Fragmentation in Distributed Databases
Fragmentation is the process of breaking a large database into smaller parts, called fragments, which are stored across different locations. These fragments ensure that data can be efficiently managed and accessed while maintaining the ability to rebuild the original database without losing any information.
For example, if a table T is divided into T1, T2, T3, …, TN, each fragment contains enough data to reconstruct the original table when needed.

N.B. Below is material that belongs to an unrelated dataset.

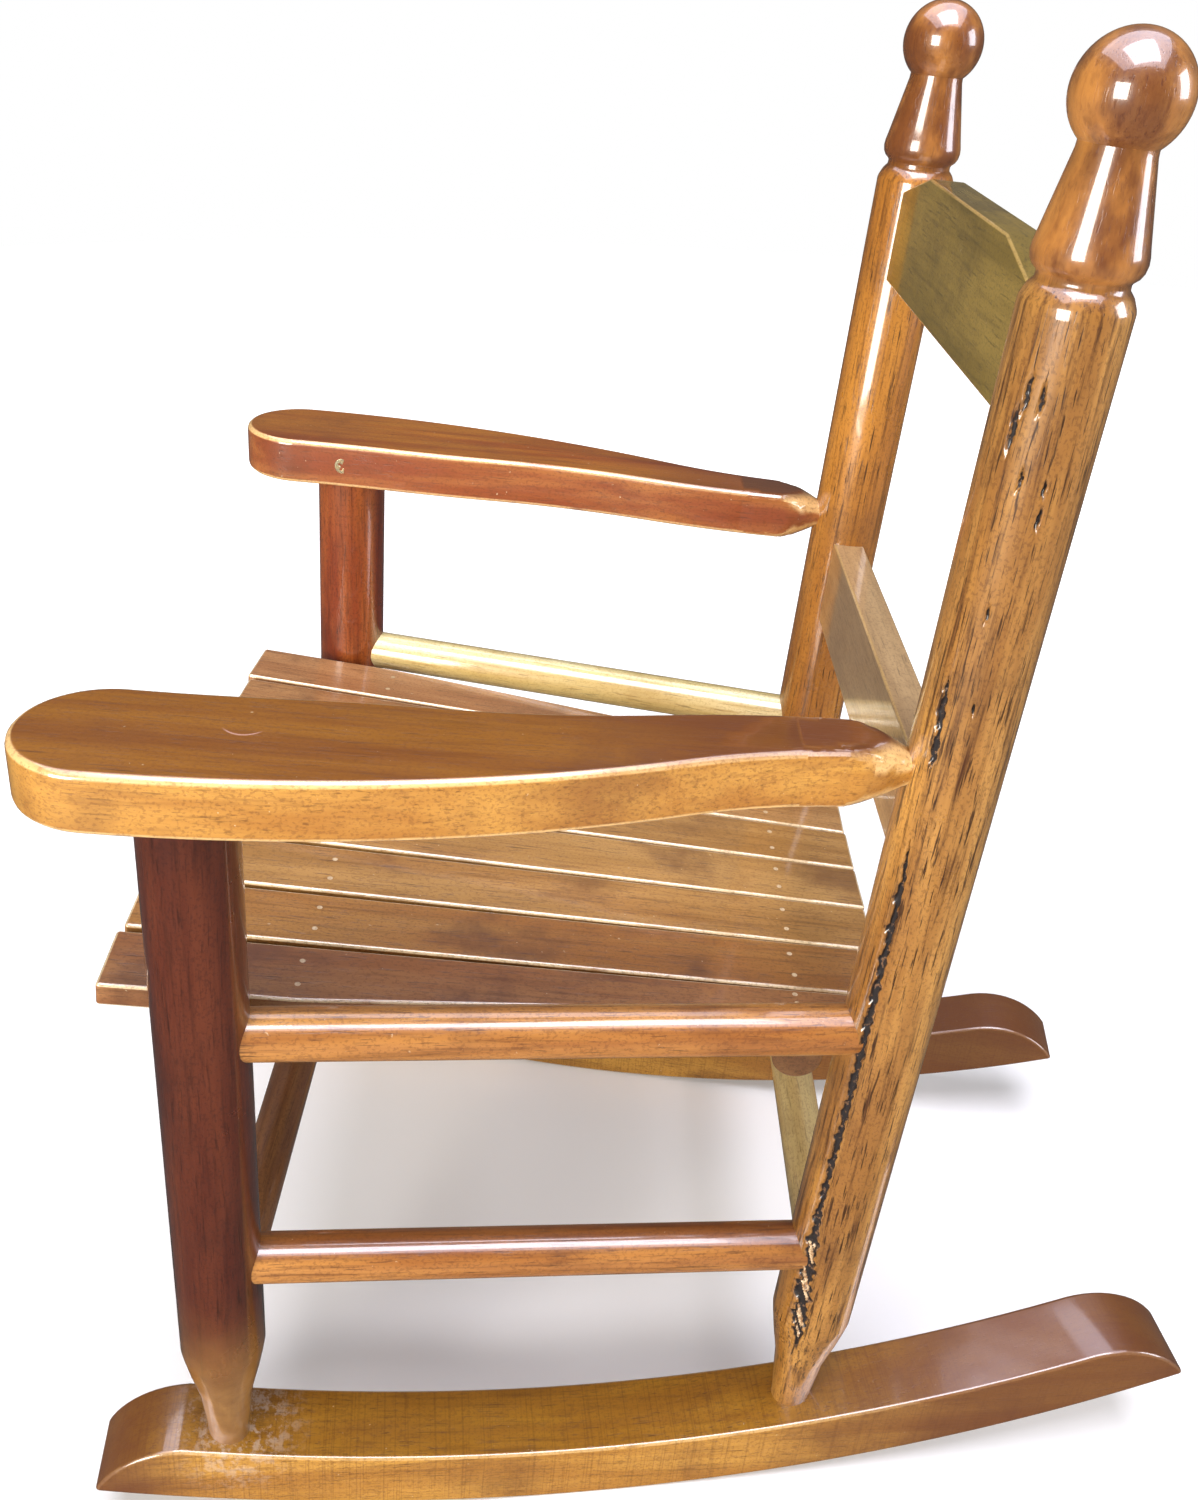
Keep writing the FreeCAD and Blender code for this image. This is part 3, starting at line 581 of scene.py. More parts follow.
# level, height at the leg, height at the post, seed
side_levels = (("upper", 262.0, 258.4, 11.0), ("lower", 146.7, 139.1, 13.0))
FRONT_CROSS_HEIGHT, REAR_CROSS_HEIGHT = 112.0, 125.0
for side, sign in SIDES.items():
    for level, front_z, rear_z, seed in side_levels:
        stretcher(f"dowel_{level}_{side}", f"{level}_side_stretcher_{side}",
                  (sign * LEG_X, 0, front_z), (sign * POST_X, post_y(rear_z), rear_z),
                  dict(seed=seed + sign * 0.4, streaks=0.6, mottle=0.55, fleck=0.6, dust=0.6,
                       top=stretcher_top_light[level], **side_stains[level, side]))
stretcher("dowel_cross_front", "lower_cross_stretcher_front",
          (-LEG_X, 0, FRONT_CROSS_HEIGHT), (LEG_X, 0, FRONT_CROSS_HEIGHT),
          dict(seed=15.0, streaks=0.6, **umber))
rear_y = post_y(REAR_CROSS_HEIGHT)
stretcher("dowel_cross_rear", "lower_cross_stretcher_rear",
          (-POST_X, rear_y, REAR_CROSS_HEIGHT), (POST_X, rear_y, REAR_CROSS_HEIGHT),
          dict(seed=16.0, streaks=0.4, mottle=0.4, **olive))

# ------------------------------ rockers
# Two bent planks, 34 mm wide, toed in to the rear; their noses are rounded over and the top edges eased.
ROCKER_FRONT_X, ROCKER_REAR_X = 158.5, 127.5
TOE_IN = math.atan2(ROCKER_FRONT_X - ROCKER_REAR_X, POST_Y)
ARC, ARC_MIDDLE, ROCKER_DEPTH, ROCKER_THICK = 750.0, 121.0, 31.0, 34.0
SIDEWAYS = Matrix(((0, 0, 1, 0), (1, 0, 0, 0), (0, 1, 0, 0), (0, 0, 0, 1)))
SHARP_EDGE = math.radians(32)


def arc_between(start, end, radius, side, steps):
    """Points after start up to end on the short arc; side 1 bulges to the right of the way."""
    start, end = Vector(start), Vector(end)
    chord = end - start
    half = chord.length / 2
    right = Vector((chord.y, -chord.x)).normalized()
    centre = (start + end) / 2 - right * side * math.sqrt(radius * radius - half * half)
    first = math.atan2(start.y - centre.y, start.x - centre.x)
    last = math.atan2(end.y - centre.y, end.x - centre.x)
    sweep = (last - first + math.pi) % (2 * math.pi) - math.pi
    return [
        (centre.x + radius * math.cos(first + sweep * step / steps),
         centre.y + radius * math.sin(first + sweep * step / steps))
        for step in range(1, steps + 1)
    ]


def board(name, outline, low, high, place, ease, steps=3):
    """A flat board: outline in local XY (millimetres), thickness along local Z, its edges eased."""
    mesh = bpy.data.meshes.new(name)
    builder = bmesh.new()
    bottom = [builder.verts.new((x * MM, y * MM, low * MM)) for x, y in outline]
    top = [builder.verts.new((x * MM, y * MM, high * MM)) for x, y in outline]
    builder.faces.new(bottom[::-1])
    builder.faces.new(top)
    for number in range(len(outline)):
        after = (number + 1) % len(outline)
        builder.faces.new([bottom[number], bottom[after], top[after], top[number]])
    bmesh.ops.recalc_face_normals(builder, faces=builder.faces)
    builder.to_mesh(mesh)
    builder.free()
    return eased(name, mesh, place, ease, steps)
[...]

Comparison of Horizontal and Vertical Fragmentation
Feature | Horizontal Fragmentation | Vertical Fragmentation |
---|---|---|
Definition | Divides a table into smaller parts based on rows (records) using a condition (e.g., region or department). | Divides a table into smaller parts based on columns, keeping a primary key for linking them back. |
Structure | Each fragment has the same columns but different rows. | Each fragment has the same rows but different columns. |
Use Case | Useful when queries frequently access specific rows based on conditions. | Useful when queries frequently request only specific columns of a table. |
Performance Optimization | Improves performance by reducing the number of rows processed in queries. | Improves performance by reducing unnecessary column retrieval, minimizing data load. |
Reconstruction | The original table is reconstructed using the UNION operation. | The original table is reconstructed using the JOIN operation with the primary key. |
Example Scenario | A multinational company stores employee records by country (e.g., USA, India). | A hospital separates patient records into personal details and medical history. |
Thus, fragmentation helps manage large databases by distributing data efficiently. Horizontal fragmentation organizes data by rows, while vertical fragmentation divides it by columns, improving performance and reducing processing time.